Donald Bruce Stewart wrote:
simonmarhaskell:
Chris Kuklewicz wrote:
Your question has prompted me to go back into my PosixRE wrapping code and compare it to the PCRE code. I have made some changes which ought to enhance the performance of the PosixRE code. Let us see the new bechmarks on 10^6 bytes:
PosixRE (102363,["bcdcd","cdc"],["bbccd","bcc"])
real 1m35.429s user 1m17.862s sys 0m1.455s
total is 79.317s
PCRE (102363,["bcdcd","cdc"],["bbccd","bcc"])
real 0m2.570s user 0m1.702s sys 0m0.219s
total is 1.921s So I still don't understand why PCRE should be 40 times faster than PosixRE. Surely this can't be just due to differences in the underlying C library?
It could be.
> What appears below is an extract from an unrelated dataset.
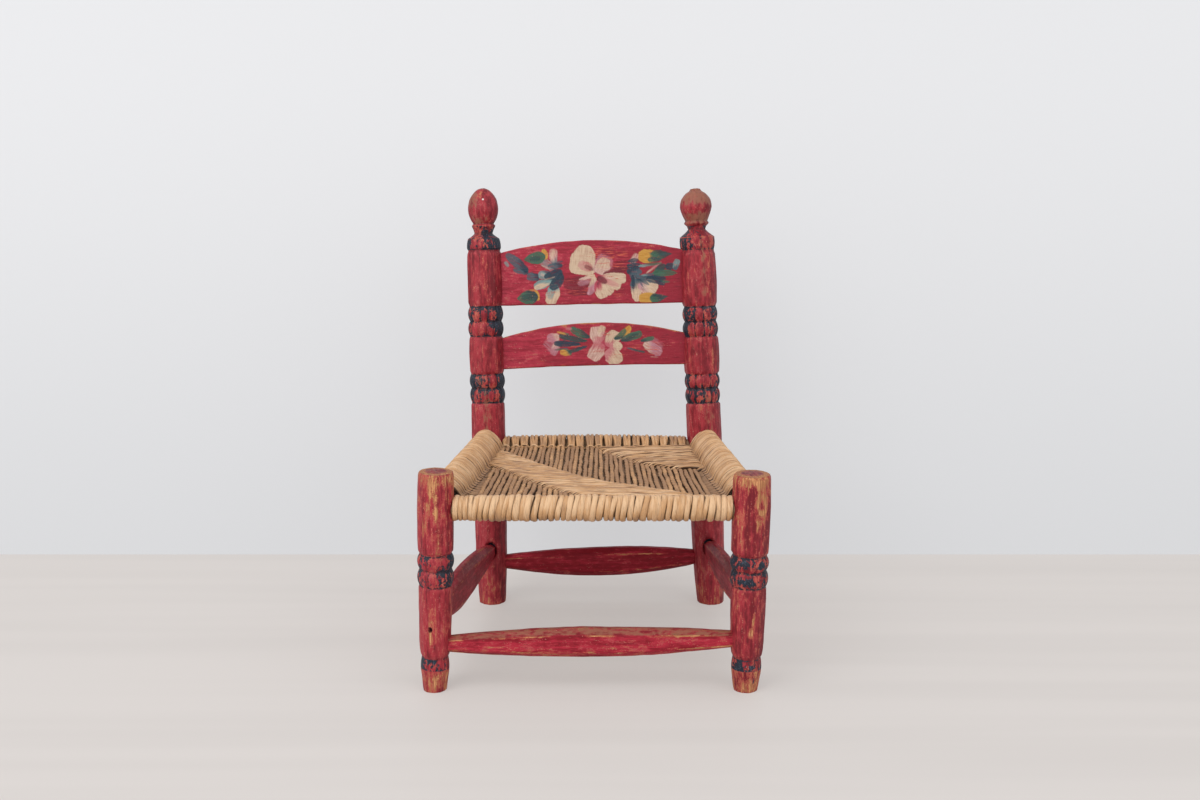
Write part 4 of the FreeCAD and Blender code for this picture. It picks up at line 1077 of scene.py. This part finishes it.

The C regex.h is pretty slow.
http://shootout.alioth.debian.org/gp4/benchmark.php?test=regexdna&lang=all
-- Don
And I notice c++ (g++) gets away with a 3rd party library from boost:
// This implementation of regexdna does not use the POSIX regex // included with the GNU libc. Instead it uses the Boost C++ libraries // // http://www.boost.org/libs/regex/doc/index.html // // (On Debian: apt-get install libboost-regex-dev before compiling, // and then "g++ -O3 -lboost_regex regexdna.cc -o regexdna // Gentoo seems to package boost as, well, 'boost')
Which is a strange precedent. -- Chris